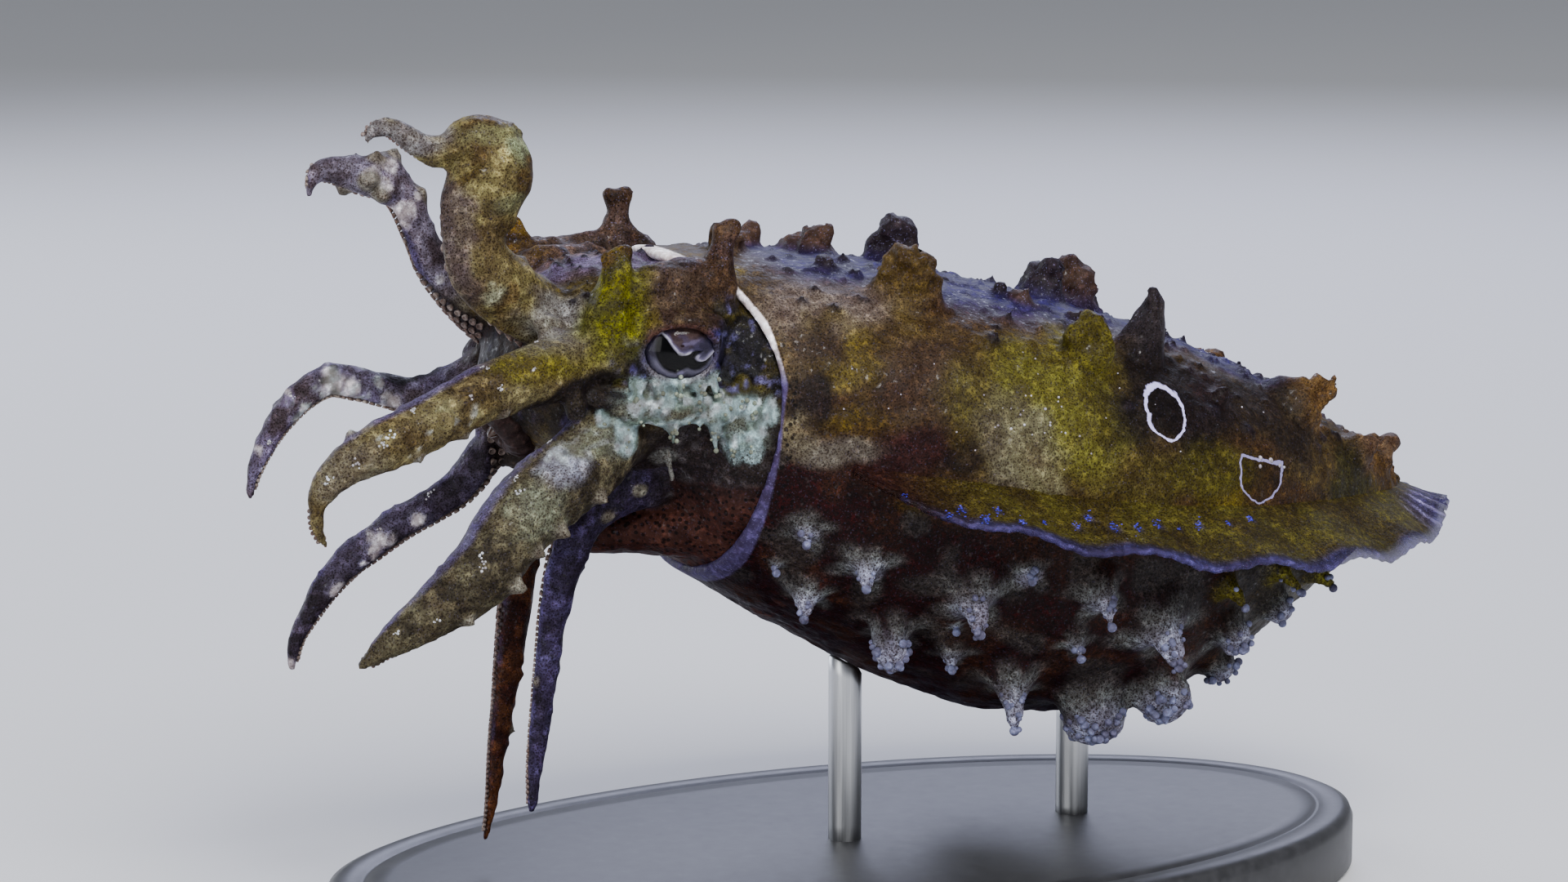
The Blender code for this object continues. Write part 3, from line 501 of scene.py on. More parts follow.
# Patches of the mantle, alike on both sides: middle, radii, tint and strength.
MANTLE_PATCHES = (
    ((-8.6, 15.5, 35.6), (6.0, 6, 3.2), (62, 32, 27), 0.9),
    ((-2.5, 17.0, 43.5), (5.4, 5, 3.8), (78, 58, 50), 0.8),
    ((3.5, 13.5, 48.0), (5.0, 5, 2.6), (88, 68, 44), 0.7),
    ((-8.0, 12.0, 49.2), (6.0, 5, 2.2), (162, 150, 142), 0.8),
    ((-8.6, 14.2, 48.3), (2.2, 3, 1.4), (130, 118, 54), 0.7),
    ((-7.4, 15.3, 44.7), (2.2, 3, 1.3), (124, 112, 54), 0.6),
    ((-11.8, 14.4, 44.5), (1.3, 3, 4.4), (144, 128, 100), 0.6),
    ((-9.7, 13.6, 46.7), (2.0, 3, 1.7), (72, 56, 54), 0.65),
    ((-10.4, 14.6, 42.7), (2.0, 3, 2.3), (34, 24, 28), 0.9),
    ((-3.6, 17.2, 38.6), (3.6, 4, 1.7), (58, 27, 29), 0.9),
    ((-6.6, 16.5, 39.7), (2.0, 3, 1.3), (62, 32, 30), 0.6),
    ((-9.4, 15.6, 38.8), (4.0, 4, 1.0), (136, 132, 122), 0.85),
    ((-12.0, 14.4, 39.8), (1.5, 3, 1.8), (140, 134, 110), 0.6),
    ((8.6, 17.2, 41.4), (7.0, 6, 5.8), (128, 126, 62), 0.95),
    ((12.6, 13.5, 45.2), (3.0, 4, 3.0), (126, 118, 34), 0.8),
    ((4.6, 18.0, 38.6), (3.6, 4, 3.2), (144, 142, 124), 0.65),
    ((0.2, 18.0, 37.8), (1.5, 3, 1.5), (42, 28, 26), 0.85),
    ((20.5, 15.5, 41.0), (7.5, 6, 5.6), (34, 25, 27), 0.95),
    ((23.5, 13.0, 41.4), (1.7, 3, 2.0), (46, 26, 26), 0.75),
    ((31.0, 11.5, 38.2), (6.0, 5, 4.0), (52, 44, 38), 0.85),
    ((20.5, 17.2, 35.3), (7.5, 4, 2.2), (98, 94, 42), 0.8),
    ((38.5, 9.0, 31.5), (5.0, 5, 3.2), (58, 58, 34), 0.85),
    ((43.0, 4.0, 33.2), (4.2, 5, 2.6), (130, 98, 66), 0.7),
)
MAROON = shade(44, 10, 11)
# Violet of the back, partly the skin's own and partly a painted sheen of light from above.
VIOLET_SHEEN = shade(50, 45, 108)
COLLAR = shade(122, 110, 168)
# Painted highlight: the bright white of the upper collar, brighter than any paint.
COLLAR_HIGHLIGHT = shade(255, 252, 255) * 2.6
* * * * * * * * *
**GOAL:**
Copy out every line of the data above, exactly as given.

**TASK SOLUTION:**
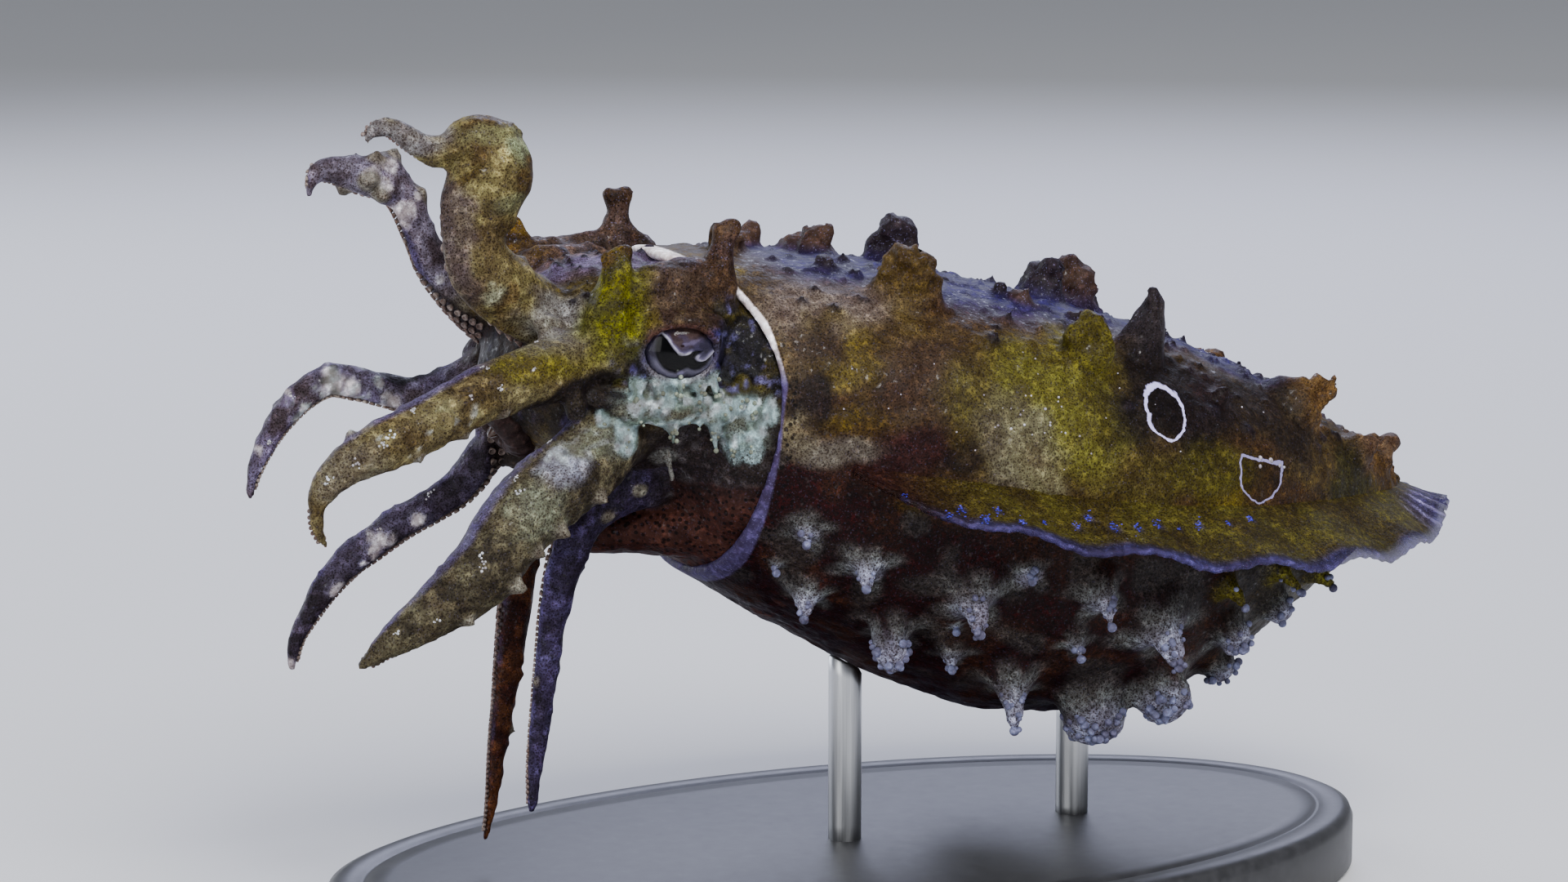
The Blender code for this object continues. Write part 3, from line 501 of scene.py on. More parts follow.
# Patches of the mantle, alike on both sides: middle, radii, tint and strength.
MANTLE_PATCHES = (
    ((-8.6, 15.5, 35.6), (6.0, 6, 3.2), (62, 32, 27), 0.9),
    ((-2.5, 17.0, 43.5), (5.4, 5, 3.8), (78, 58, 50), 0.8),
    ((3.5, 13.5, 48.0), (5.0, 5, 2.6), (88, 68, 44), 0.7),
    ((-8.0, 12.0, 49.2), (6.0, 5, 2.2), (162, 150, 142), 0.8),
    ((-8.6, 14.2, 48.3), (2.2, 3, 1.4), (130, 118, 54), 0.7),
    ((-7.4, 15.3, 44.7), (2.2, 3, 1.3), (124, 112, 54), 0.6),
    ((-11.8, 14.4, 44.5), (1.3, 3, 4.4), (144, 128, 100), 0.6),
    ((-9.7, 13.6, 46.7), (2.0, 3, 1.7), (72, 56, 54), 0.65),
    ((-10.4, 14.6, 42.7), (2.0, 3, 2.3), (34, 24, 28), 0.9),
    ((-3.6, 17.2, 38.6), (3.6, 4, 1.7), (58, 27, 29), 0.9),
    ((-6.6, 16.5, 39.7), (2.0, 3, 1.3), (62, 32, 30), 0.6),
    ((-9.4, 15.6, 38.8), (4.0, 4, 1.0), (136, 132, 122), 0.85),
    ((-12.0, 14.4, 39.8), (1.5, 3, 1.8), (140, 134, 110), 0.6),
    ((8.6, 17.2, 41.4), (7.0, 6, 5.8), (128, 126, 62), 0.95),
    ((12.6, 13.5, 45.2), (3.0, 4, 3.0), (126, 118, 34), 0.8),
    ((4.6, 18.0, 38.6), (3.6, 4, 3.2), (144, 142, 124), 0.65),
    ((0.2, 18.0, 37.8), (1.5, 3, 1.5), (42, 28, 26), 0.85),
    ((20.5, 15.5, 41.0), (7.5, 6, 5.6), (34, 25, 27), 0.95),
    ((23.5, 13.0, 41.4), (1.7, 3, 2.0), (46, 26, 26), 0.75),
    ((31.0, 11.5, 38.2), (6.0, 5, 4.0), (52, 44, 38), 0.85),
    ((20.5, 17.2, 35.3), (7.5, 4, 2.2), (98, 94, 42), 0.8),
    ((38.5, 9.0, 31.5), (5.0, 5, 3.2), (58, 58, 34), 0.85),
    ((43.0, 4.0, 33.2), (4.2, 5, 2.6), (130, 98, 66), 0.7),
)
MAROON = shade(44, 10, 11)
# Violet of the back, partly the skin's own and partly a painted sheen of light from above.
VIOLET_SHEEN = shade(50, 45, 108)
COLLAR = shade(122, 110, 168)
# Painted highlight: the bright white of the upper collar, brighter than any paint.
COLLAR_HIGHLIGHT = shade(255, 252, 255) * 2.6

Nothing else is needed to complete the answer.